Bishop Caleb Mutingwende, the leader of the Zion Church of God has dismissed the newly emerging churches as fly-by social groups that will not survive beyond the present generation.
Mutingwende said the sprouting Pentecostal churches thriving on preaching the gospel of prosperity in times of economic hardships were set to falter in stable economies. “Economies are not performing well the world over. Europe is reeling under a serious recession and [Africa] ravaged by wars is in abject poverty despite the fact that it teems with abundant natural resources. Europe and America have cut their aid to Africa because they are also struggling to keep their economies afloat. The new crop of emerging prophets is capitalising on the people’s desperate situation through promising them instant riches if they become their members and performing miracles like healing. The whole concept of the new prophecy has seen the church leaders becoming millionaires over night because multitudes of people flock to their congregations in the hope of having their lives changed for the better.
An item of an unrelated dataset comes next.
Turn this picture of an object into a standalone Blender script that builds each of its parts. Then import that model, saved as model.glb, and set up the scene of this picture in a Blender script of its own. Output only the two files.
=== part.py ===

However the numbers will dwindle as soon as the promises do not materialise and for sure such churches will not last long,” Mutingwende said.
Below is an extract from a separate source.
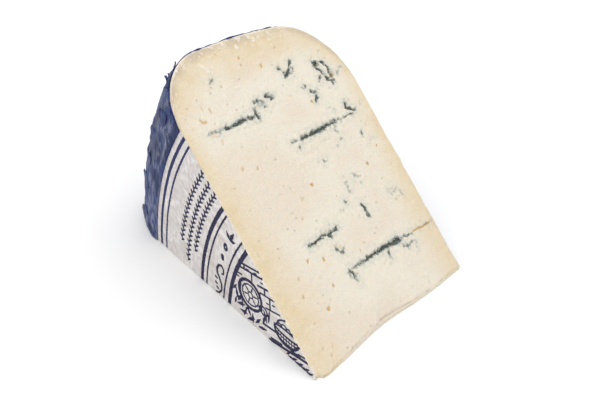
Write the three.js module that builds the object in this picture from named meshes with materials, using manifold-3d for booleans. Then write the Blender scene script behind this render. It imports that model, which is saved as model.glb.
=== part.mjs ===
// A wedge of blue cheese, cut from a drum-shaped wheel and laid on one of its two cut faces.
//
// Units are millimetres and +Z is up. The wheel's axis is parallel to Y: its front face, which
// carries the round paper label, looks along -Y. The tip of the wedge points along +X and the
// outside of the wheel along -X. The origin is at the middle of the base.

import * as THREE from 'three';
import { mergeVertices } from 'three/addons/utils/BufferGeometryUtils.js';
import Module from 'manifold-3d';

// The wheel
const WHEEL_RADIUS = 144;
const WHEEL_HEIGHT = 80;
const FRONT_ROUNDING = { radial: 25, axial: 21 };
const BACK_ROUNDING = { radial: 30, axial: 25 };
const SIDE_BULGE = 0.7;

// The two cuts. The tip's front end is at x = 0, z = 0 until the part is centred.
const WEDGE_ANGLE = THREE.MathUtils.degToRad(40);
const WHEEL_AXIS_FROM_TIP = { x: 28, z: -6.4 };
const TIP_SKEW = -5.4;
const TIP_BLUNTING = 1.6;

// The paper round the wheel
const PAPER_THICKNESS = 0.5;
const GAP = 0.3;
const LABEL_RADIUS = 118.3;
const PAPER_LIFT = 0.4;

// Fineness of the round shapes
const WHEEL_SEGMENTS = 180;
const ROUNDING_STEPS = 8;
const SIDE_STEPS = 4;

const wasm = await Module();
wasm.setup();

function solidFrom(geometry) {
  geometry.deleteAttribute('normal');
  geometry.deleteAttribute('uv');
  const merged = mergeVertices(geometry, 1e-4);
  const corners = merged.index.array;
  const triVerts = [];
  for (let i = 0; i < corners.length; i += 3) {
    const [a, b, c] = corners.slice(i, i + 3);
    if (a !== b && b !== c && c !== a) triVerts.push(a, b, c);
  }
  return new wasm.Manifold(new wasm.Mesh({
    numProp: 3,
    vertProperties: Float32Array.from(merged.attributes.position.array),
    triVerts: Uint32Array.from(triVerts),
  }));
}

function meshFrom(solid, name, material) {
  const { vertProperties, triVerts } = solid.getMesh();
  const geometry = new THREE.BufferGeometry();
  geometry.setAttribute('position', new THREE.BufferAttribute(Float32Array.from(vertProperties), 3));
  geometry.setIndex(new THREE.BufferAttribute(Uint32Array.from(triVerts), 1));
  geometry.computeVertexNormals();
  const mesh = new THREE.Mesh(geometry, material);
  mesh.name = name;
  return mesh;
}

// Half of the wheel's section, drawn as (radius, height) and shrunk by inset on every side.
function wheelProfile(inset) {
  const radius = WHEEL_RADIUS - inset;
  const top = WHEEL_HEIGHT - inset;
  const front = { r: FRONT_ROUNDING.radial - inset, h: FRONT_ROUNDING.axial - inset };
  const back = { r: BACK_ROUNDING.radial - inset, h: BACK_ROUNDING.axial - inset };
  const points = [new THREE.Vector2(0, inset)];
  for (let i = 0; i <= ROUNDING_STEPS; i++) {
    const turn = (i / ROUNDING_STEPS) * Math.PI / 2;
    points.push(new THREE.Vector2(
      radius - front.r * (1 - Math.sin(turn)),
      inset + front.h * (1 - Math.cos(turn)),
    ));
  }
  const sideStart = inset + front.h;
  const sideLength = top - back.h - sideStart;
  for (let i = 1; i < SIDE_STEPS; i++) {
    const along = i / SIDE_STEPS;
    const bulge = SIDE_BULGE * Math.sin(Math.PI * along);
    points.push(new THREE.Vector2(radius + bulge, sideStart + along * sideLength));
  }
  for (let i = 0; i <= ROUNDING_STEPS; i++) {
    const turn = (i / ROUNDING_STEPS) * Math.PI / 2;
    points.push(new THREE.Vector2(
      radius - back.r * (1 - Math.cos(turn)),
      top - back.h * (1 - Math.sin(turn)),
    ));
  }
  points.push(new THREE.Vector2(0, top));
  return points;
}

// Spins a profile round the wheel's axis, which the lathe takes as the line parallel to Y.
function spin(profile) {
  const geometry = new THREE.LatheGeometry(profile, WHEEL_SEGMENTS);
  geometry.translate(WHEEL_AXIS_FROM_TIP.x, 0, WHEEL_AXIS_FROM_TIP.z);
  return solidFrom(geometry);
}

function wheel(inset) {
  return spin(wheelProfile(inset));
}

function disc(radius, from, to) {
  return spin([
    new THREE.Vector2(0, from),
    new THREE.Vector2(radius, from),
    new THREE.Vector2(radius, to),
    new THREE.Vector2(0, to),
  ]);
}

// A block large enough to cut away everything on the side of a plane that its normal points to.
function beyond(point, normal) {
  const size = 4 * WHEEL_RADIUS;
  const block = new THREE.BoxGeometry(size, size, size);
  const turn = new THREE.Quaternion().setFromUnitVectors(new THREE.Vector3(0, 0, 1), normal);
  const centre = point.clone().addScaledVector(normal, size / 2);
  block.applyQuaternion(turn);
  block.translate(centre.x, centre.y, centre.z);
  return solidFrom(block);
}

// Cuts the wedge out of a wheel-shaped solid, its base raised by lift.
function wedge(solid, lift) {
  const alongRamp = new THREE.Vector3(-Math.cos(WEDGE_ANGLE), 0, Math.sin(WEDGE_ANGLE));
  const alongTip = new THREE.Vector3(TIP_SKEW, WHEEL_HEIGHT, 0).normalize();
  const rampNormal = new THREE.Vector3().crossVectors(alongTip, alongRamp).normalize();
  const noseNormal = new THREE.Vector3(WHEEL_HEIGHT, -TIP_SKEW, 0).normalize();
  const sharpTip = new THREE.Vector3(TIP_BLUNTING / Math.tan(WEDGE_ANGLE), 0, 0);
  return solid
    .subtract(beyond(new THREE.Vector3(0, 0, lift), new THREE.Vector3(0, 0, -1)))
    .subtract(beyond(sharpTip, rampNormal))
    .subtract(beyond(new THREE.Vector3(0, 0, 0), noseNormal));
}

// The cheese itself: paste and rind grew as one piece.
function cheese() {
  const material = new THREE.MeshStandardMaterial({ color: 0xeee3d1, roughness: 0.55, metalness: 0 });
  return meshFrom(wedge(wheel(PAPER_THICKNESS + GAP), 0), 'cheese', material);
}

// The blue paper over the rim, the back face and the outer ring of the front face.
function wrapper() {
  const material = new THREE.MeshStandardMaterial({ color: 0x495375, roughness: 0.4, metalness: 0 });
  const opening = disc(LABEL_RADIUS + GAP, -1, PAPER_THICKNESS + 1);
  const skin = wheel(0).subtract(wheel(PAPER_THICKNESS)).subtract(opening);
  return meshFrom(wedge(skin, PAPER_LIFT), 'wrapper', material);
}

// The round printed label on the front face.
function label() {
  const material = new THREE.MeshStandardMaterial({ color: 0xc7c4c3, roughness: 0.6, metalness: 0 });
  return meshFrom(wedge(disc(LABEL_RADIUS, 0, PAPER_THICKNESS), PAPER_LIFT), 'label', material);
}

const pieces = new THREE.Group();
pieces.add(cheese(), wrapper(), label());

const box = new THREE.Box3().setFromObject(pieces);
const middle = box.getCenter(new THREE.Vector3());
pieces.position.set(-middle.x, -middle.y, -box.min.z);

const cheeseWedge = new THREE.Group();
cheeseWedge.add(pieces);

export default cheeseWedge;
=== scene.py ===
"""A cut wedge of blue cheese in its blue wrapper, with a round printed label on its flat face.

The wedge lies on one cut face. The other cut face is a ramp that rises from the tip, at +X, to the
rind, at -X. Shapes are worked out in millimetres from the tip's front end and then placed in the
CAD's frame, in metres. A place on the ramp is given as (s, t): s up the ramp from the tip's line,
and t along the wheel's axis from the labelled face.
"""

import math

import bmesh
import bpy
import numpy as np
from mathutils import Matrix, Vector


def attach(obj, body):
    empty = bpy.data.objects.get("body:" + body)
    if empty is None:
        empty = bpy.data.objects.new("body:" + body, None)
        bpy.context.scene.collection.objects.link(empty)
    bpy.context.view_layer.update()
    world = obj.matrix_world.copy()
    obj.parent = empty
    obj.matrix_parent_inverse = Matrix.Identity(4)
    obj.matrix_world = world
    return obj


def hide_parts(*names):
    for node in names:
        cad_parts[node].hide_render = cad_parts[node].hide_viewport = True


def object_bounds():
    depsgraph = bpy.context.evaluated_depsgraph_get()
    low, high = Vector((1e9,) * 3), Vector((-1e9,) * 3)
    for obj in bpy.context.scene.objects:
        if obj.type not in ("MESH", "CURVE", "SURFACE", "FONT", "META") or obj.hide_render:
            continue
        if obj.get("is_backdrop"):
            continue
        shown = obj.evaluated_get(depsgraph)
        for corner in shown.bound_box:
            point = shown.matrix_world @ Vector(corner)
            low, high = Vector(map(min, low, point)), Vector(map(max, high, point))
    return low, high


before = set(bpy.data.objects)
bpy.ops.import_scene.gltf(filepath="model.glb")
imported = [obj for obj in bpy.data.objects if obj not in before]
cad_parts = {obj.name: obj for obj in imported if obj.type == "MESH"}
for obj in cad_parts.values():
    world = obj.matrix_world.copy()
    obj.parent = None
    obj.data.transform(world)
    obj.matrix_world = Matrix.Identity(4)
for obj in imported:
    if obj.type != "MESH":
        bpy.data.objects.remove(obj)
cad_low, cad_high = (list(corner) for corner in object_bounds())

MM = 0.001

# The wheel and the two cuts, as the CAD has them, in millimetres
WHEEL_RADIUS = 144.0
WHEEL_HEIGHT = (cad_high[1] - cad_low[1]) / MM
FRONT_ROUNDING = (25.0, 21.0)
BACK_ROUNDING = (30.0, 25.0)
SIDE_BULGE = 0.7
WEDGE_ANGLE = math.radians(40)
AXIS_X, AXIS_Z = 28.0, -6.4
TIP_SLANT = -5.4 / WHEEL_HEIGHT
TIP_BLUNTING = 1.6
SHARP_TIP_X = TIP_BLUNTING / math.tan(WEDGE_ANGLE)
TIP_PLACE = Vector((cad_high[0] / MM, cad_low[1] / MM, 0.0))

# The papers, in millimetres
PAPER = 0.35
LABEL_RADIUS = 119.4
LIP = 0.1
PAPER_FOOT = 0.3

# Depths and heights of what marks the ramp, in millimetres
MOULD_DEPTH = 0.9
AMBER_DEPTH = 0.5
CHALK_HEIGHT = 0.2
EDGE_WEAR = 0.35
TIP_DENT = 0.8

# Small marks scattered over the ramp and along its rim
NICK_COUNT = 60
CRUMB_COUNT = 70

# The wrapper's deepest fold, and how much farther from the wheel's axis than the tip's front end
# it stops on the back, where the slanting tip is farther out too, in millimetres
DEEPEST_FOLD = -0.3
BACK_END_GAP = 6

# Mesh fineness, in faces
RAMP_FACES = (330, 245)
WALL_STEPS = 7
WRAPPER_FACES = (280, 120)
LABEL_FACES = (300, 250)

# The tip's lower edge: (t, how far it stands out from a straight line)
TIP_WAVE = (
    (0, 0), (1.2, -0.5), (2, -0.3), (2.8, 1.1), (5, 1.4), (11, 0.9), (17, 0.4), (23, -0.3),
    (30, -1.0), (36, -1.2), (43, -0.9), (51, -0.1), (60, 0.3), (67, 0.4), (74, 0.1), (80, 0.1),
)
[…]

He said his church was started in 1922 in Bikita District (80 km east of Masvingo) by Bishop David Masuka who learnt of Christianity during his stay in South Africa where he worked in the mines. It was known as the Zion Apostolic Church then. The founder performed many miracles like praying for the rain to come, casting out demons as well as healing the sick.
The name of the church was changed to Zion Church of God in 1959 when Bishop Zebedee Mutingwende and Amos Mufundirwa revived the Church from a lot of internal misunderstandings.
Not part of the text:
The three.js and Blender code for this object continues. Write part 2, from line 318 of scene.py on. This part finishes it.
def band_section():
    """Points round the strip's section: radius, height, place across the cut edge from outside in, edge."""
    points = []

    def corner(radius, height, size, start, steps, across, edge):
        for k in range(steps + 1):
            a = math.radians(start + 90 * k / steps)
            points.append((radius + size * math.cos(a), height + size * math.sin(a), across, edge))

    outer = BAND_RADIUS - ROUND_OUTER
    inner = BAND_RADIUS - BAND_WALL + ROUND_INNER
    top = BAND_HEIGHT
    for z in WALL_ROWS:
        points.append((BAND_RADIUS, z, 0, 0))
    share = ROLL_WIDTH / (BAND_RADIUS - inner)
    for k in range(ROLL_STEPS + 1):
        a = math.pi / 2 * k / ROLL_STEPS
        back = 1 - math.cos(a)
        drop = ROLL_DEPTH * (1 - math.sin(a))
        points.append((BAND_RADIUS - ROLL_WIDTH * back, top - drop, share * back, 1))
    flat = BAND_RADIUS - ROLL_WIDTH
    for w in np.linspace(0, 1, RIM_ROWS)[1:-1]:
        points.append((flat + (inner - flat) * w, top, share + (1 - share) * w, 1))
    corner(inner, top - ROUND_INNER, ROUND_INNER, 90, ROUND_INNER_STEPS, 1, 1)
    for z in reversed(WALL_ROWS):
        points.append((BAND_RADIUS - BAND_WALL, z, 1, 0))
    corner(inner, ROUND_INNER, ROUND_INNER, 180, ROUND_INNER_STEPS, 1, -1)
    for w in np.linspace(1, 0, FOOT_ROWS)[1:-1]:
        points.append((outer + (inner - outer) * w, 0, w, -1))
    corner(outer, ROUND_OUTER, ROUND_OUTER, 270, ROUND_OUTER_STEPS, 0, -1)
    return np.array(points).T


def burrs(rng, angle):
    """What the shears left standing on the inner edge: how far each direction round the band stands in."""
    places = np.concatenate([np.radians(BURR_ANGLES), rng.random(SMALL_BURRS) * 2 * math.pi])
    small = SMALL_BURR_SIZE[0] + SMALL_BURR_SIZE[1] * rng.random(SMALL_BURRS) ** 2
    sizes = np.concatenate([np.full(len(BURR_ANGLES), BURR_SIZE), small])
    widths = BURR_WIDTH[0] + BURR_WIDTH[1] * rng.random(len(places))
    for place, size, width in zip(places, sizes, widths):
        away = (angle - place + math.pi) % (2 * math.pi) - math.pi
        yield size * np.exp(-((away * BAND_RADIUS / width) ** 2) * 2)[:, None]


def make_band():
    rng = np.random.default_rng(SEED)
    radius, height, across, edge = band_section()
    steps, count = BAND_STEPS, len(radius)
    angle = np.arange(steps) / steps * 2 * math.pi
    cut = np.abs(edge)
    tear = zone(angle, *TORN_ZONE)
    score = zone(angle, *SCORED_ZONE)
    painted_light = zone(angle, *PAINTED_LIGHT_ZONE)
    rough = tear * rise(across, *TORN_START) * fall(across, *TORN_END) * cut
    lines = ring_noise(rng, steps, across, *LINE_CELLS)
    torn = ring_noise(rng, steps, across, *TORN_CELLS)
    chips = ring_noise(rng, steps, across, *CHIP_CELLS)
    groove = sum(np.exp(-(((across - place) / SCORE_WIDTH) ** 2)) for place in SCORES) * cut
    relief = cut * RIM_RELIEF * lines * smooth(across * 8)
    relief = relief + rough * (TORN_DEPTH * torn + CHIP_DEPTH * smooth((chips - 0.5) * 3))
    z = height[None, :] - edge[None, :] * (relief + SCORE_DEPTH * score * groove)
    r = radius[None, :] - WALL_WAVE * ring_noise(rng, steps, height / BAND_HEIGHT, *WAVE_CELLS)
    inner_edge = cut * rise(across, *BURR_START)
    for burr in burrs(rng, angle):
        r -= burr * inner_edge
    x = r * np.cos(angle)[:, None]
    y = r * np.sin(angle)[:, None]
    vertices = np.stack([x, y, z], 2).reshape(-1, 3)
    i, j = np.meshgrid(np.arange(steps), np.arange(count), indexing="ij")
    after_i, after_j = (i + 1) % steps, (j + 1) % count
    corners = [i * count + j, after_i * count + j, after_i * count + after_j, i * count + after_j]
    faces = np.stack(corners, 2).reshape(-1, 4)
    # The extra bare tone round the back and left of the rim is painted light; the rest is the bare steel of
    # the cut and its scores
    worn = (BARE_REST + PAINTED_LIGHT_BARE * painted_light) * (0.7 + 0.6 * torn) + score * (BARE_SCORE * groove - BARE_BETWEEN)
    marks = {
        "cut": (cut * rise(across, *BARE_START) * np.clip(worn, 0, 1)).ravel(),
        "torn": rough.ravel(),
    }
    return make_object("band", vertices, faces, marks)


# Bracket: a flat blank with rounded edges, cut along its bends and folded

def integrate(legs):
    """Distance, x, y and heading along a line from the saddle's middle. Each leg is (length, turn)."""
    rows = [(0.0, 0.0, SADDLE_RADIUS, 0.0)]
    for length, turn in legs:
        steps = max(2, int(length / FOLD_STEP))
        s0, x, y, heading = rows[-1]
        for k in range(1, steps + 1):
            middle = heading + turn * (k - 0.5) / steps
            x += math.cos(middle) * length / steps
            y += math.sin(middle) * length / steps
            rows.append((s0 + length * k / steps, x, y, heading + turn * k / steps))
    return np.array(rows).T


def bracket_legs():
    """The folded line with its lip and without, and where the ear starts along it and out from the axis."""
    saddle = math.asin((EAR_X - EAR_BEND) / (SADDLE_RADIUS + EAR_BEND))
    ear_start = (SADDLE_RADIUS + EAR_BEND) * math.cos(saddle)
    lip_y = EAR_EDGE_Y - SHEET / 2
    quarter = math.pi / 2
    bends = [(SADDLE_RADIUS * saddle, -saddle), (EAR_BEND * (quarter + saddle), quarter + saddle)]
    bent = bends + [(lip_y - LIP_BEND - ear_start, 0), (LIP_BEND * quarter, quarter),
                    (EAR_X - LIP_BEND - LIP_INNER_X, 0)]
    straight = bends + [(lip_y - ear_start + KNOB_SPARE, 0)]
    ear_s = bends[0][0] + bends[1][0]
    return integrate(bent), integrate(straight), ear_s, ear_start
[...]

The colonial settler regime then was preaching the Gospel through missionaries and was against any teachings that deviated from their objective of civilising Africans so that they would be subject to their will and command. Bishop Masuka together with his contemporaries like Zebedee Mutingwende, his most loyal convert who later became Bishop after his death in 1951 were continuously arrested by the colonial regime. But that did not stop them from helping the people and performing miracles.
“Our elders were never motivated by the desire to make profit for themselves through demanding tithes and offerings from their members as is the norm nowadays. They performed better miracles than the ones performed by the traditional healers free of charge. The people repented through seeing the good works like the healings that our church leaders did to people with various ailments.
At one time my father’s homestead had more people than those at the local clinics and hospitals combined because their miracles were genuine and they did not derive any material benefits from their miracle performances and teachings,” Mutingwende added.
Zebedee Mutingwende died in 1976 leaving the leadership in the hands of Amos Mufundirwa who was advanced in years. He died five years later and left the leadership in the hands of Ananias Rambanepasi who also was called to heaven in 2003. Since then Caleb has been the leader and the church has now reached countries like Zambia, Tanzania and South Africa.
“We must ensure continuity in the church even after the death of the leader as mentioned above. Now prophets of nowadays concentrate on building their own personality cults. There seems to be no future of the church after the death of “The Man of God” since these so-called prophets concentrate all the power in themselves,” Mutingwende said.